- The Washington Times - Monday, August 25, 2008

COLUMN:

When it comes to personal health records, privacy protections should be balanced with “the need for a simple and easy user experience,” according to Eric Sachs, a product manager at Google Inc.

In May, the Mountain View, Calif.-based search giant began offering Google Health, a service that lets users store and their medical records online with a username and a password, much like an e-mail account. The company currently has partnerships with 10 organizations, including CVS, Walgreens and Quest Diagnostics Inc., which allow users to import prescriptions, test results and medical histories into one place.

Other technology firms are pursuing their own personal health record (PHR) initiatives. Revolution Health Group, led by AOL LLC co-founder Steve Case, lets users create an online portfolio of health information. Microsoft’s HealthVault service is similar.

Supporters of PHRs describe them as a way of empowering consumers, giving them increased ownership of their own information and an easier way to access it.

“Patients currently have the right to get copies of their medical records, but so few go through the tedious process of requesting copies or faxes of their records or paying any necessary administrative fees to get them,” Mr. Sachs wrote on the Google Public Policy Blog, echoing comments that he made at the Harvard Privacy Symposium.

However, privacy advocates have raised a red flag, citing data-security risks and legal concerns. Many question whether a third party like Google would be subject to the federal Health Insurance Portability and Accountability Act, which protects doctor-patient privilege and prevents patient information from being used or sold for marketing purposes, among other protections.

Mr. Sachs last week reiterated that the company has endorsed an industry-sponsored set of standards called the “Connecting for Health” framework.

“We want our users to be assured that we will never sell their health data or share it with others unless they authorize us to do so,” he said. “We believe our users should have control over who views their health information and who can add to it, and we make it possible for users to revoke access rights at any time.”

Unwanted calls

My column last week - on the issue of telemarketers and expired auto warranty warnings - must have hit a chord because I received more e-mails and calls than I have in quite some time. Here are some of your comments.

One reader writes: “I received probably the 30th call from these ‘warranty specialists’ today, so I gave them some [fake] info in yet another effort to dig some info out of these people … They tried to get my [vehicle identification number] because my vehicle was ‘one of the vehicles affected by mechanical failure’ and they ‘need to make sure mine was not affected.’”

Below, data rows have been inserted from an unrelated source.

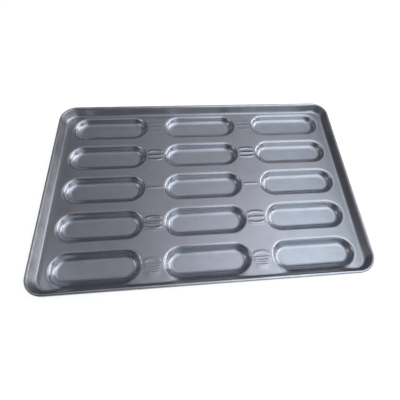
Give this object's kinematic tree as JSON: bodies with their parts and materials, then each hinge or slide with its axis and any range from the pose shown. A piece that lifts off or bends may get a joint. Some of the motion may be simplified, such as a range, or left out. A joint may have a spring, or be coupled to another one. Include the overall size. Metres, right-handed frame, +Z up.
{
  "type": "hot dog bun pan",
  "caption": "Shallow pressed steel baking tray with rows of oval bun moulds, stiffening beads between the mould ends and a rim rolled over a wire.",
  "frame": {"origin": "centre of the pan's box at its lowest level, the undersides of the mould floors", "axes": "+X along the pan's long side and the moulds, +Y from the front row to the back row, +Z up out of the moulds"},
  "size_m": [0.6572, 0.454, 0.0337],
  "materials": {
    "pan_steel": "satin aluminised sheet",
    "rim_wire_steel": "dull galvanised wire"
  },
  "bodies": {
    "root": {"pan_sheet": "pan_steel", "rim_wire": "rim_wire_steel"}
  },
  "joints": []
}
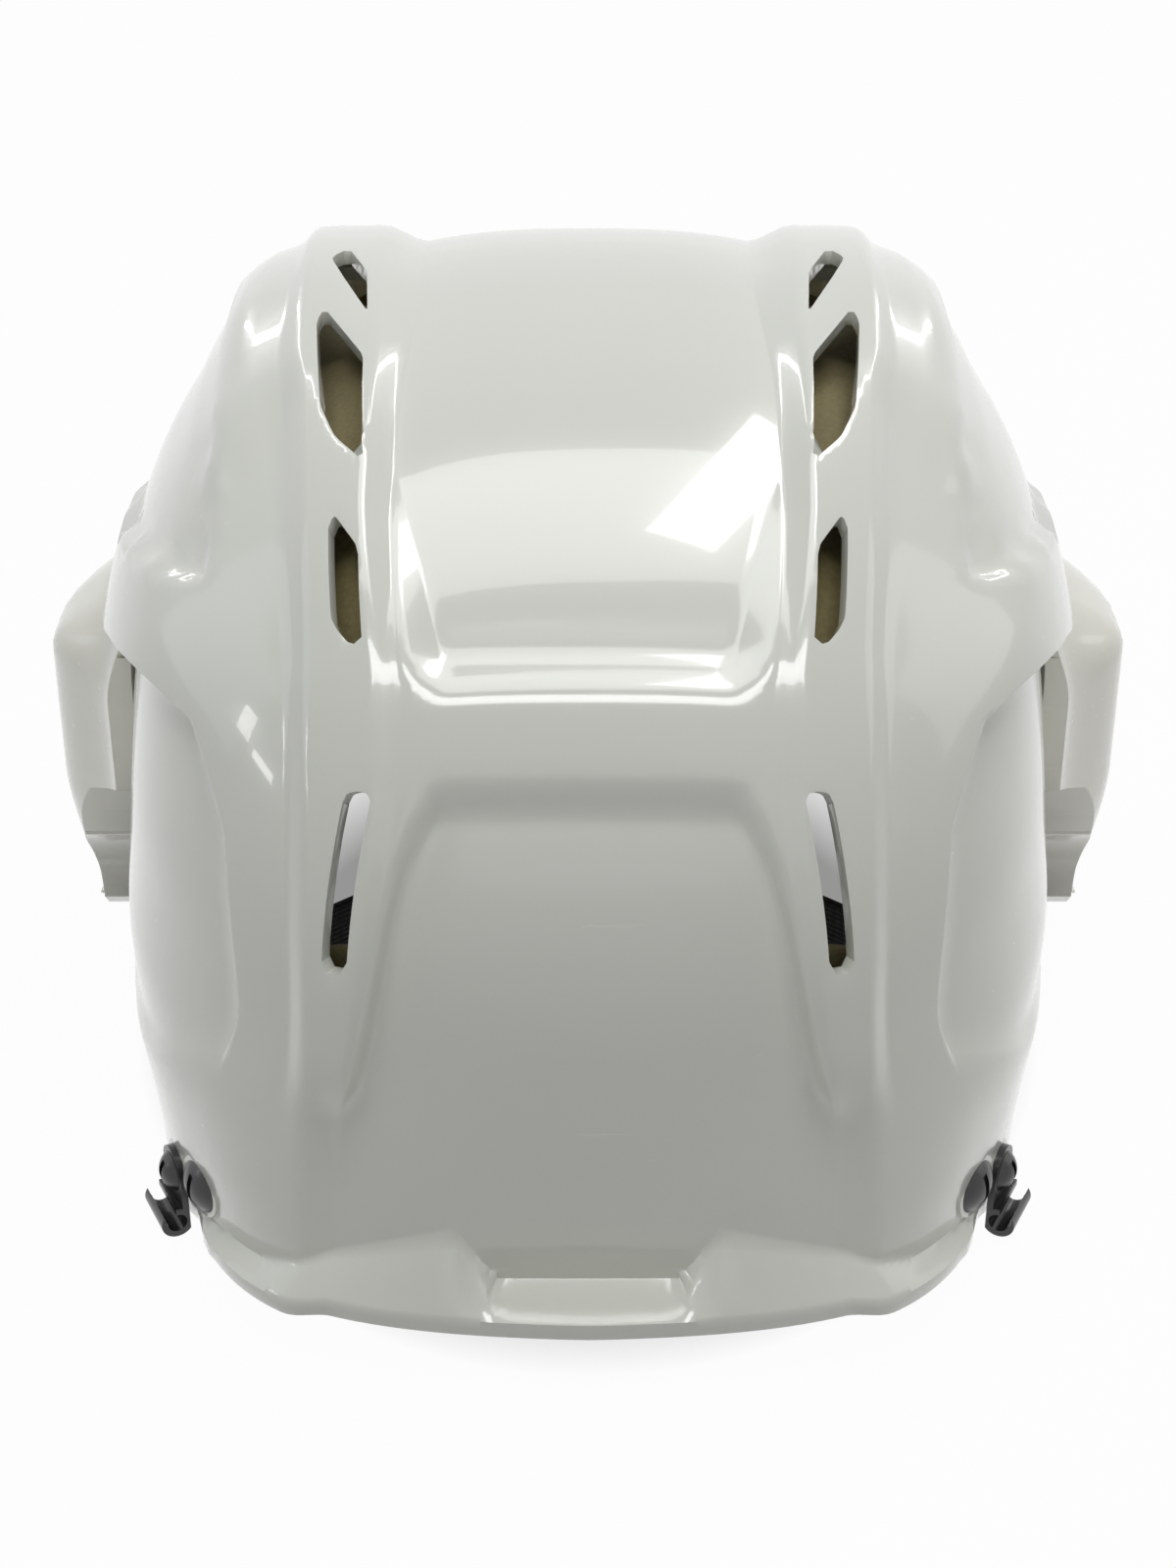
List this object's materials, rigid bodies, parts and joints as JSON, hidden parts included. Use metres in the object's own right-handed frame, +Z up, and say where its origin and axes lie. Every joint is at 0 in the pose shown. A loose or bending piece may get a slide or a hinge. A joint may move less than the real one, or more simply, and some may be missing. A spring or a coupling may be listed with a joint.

Another says: “I must have gotten 20 to 25 calls. I repeatedly asked them to stop calling me, and the response was that I would be removed from the list. Then I began to get ‘this is your last call … .’ I got a ‘last call’ about 15 times.”

Finally, a reader offers a suggestion: “My VOIP provider (Packet8.net) permits me to use a browser to block calls. Now after every unwanted call, I update the list of blocked calls.”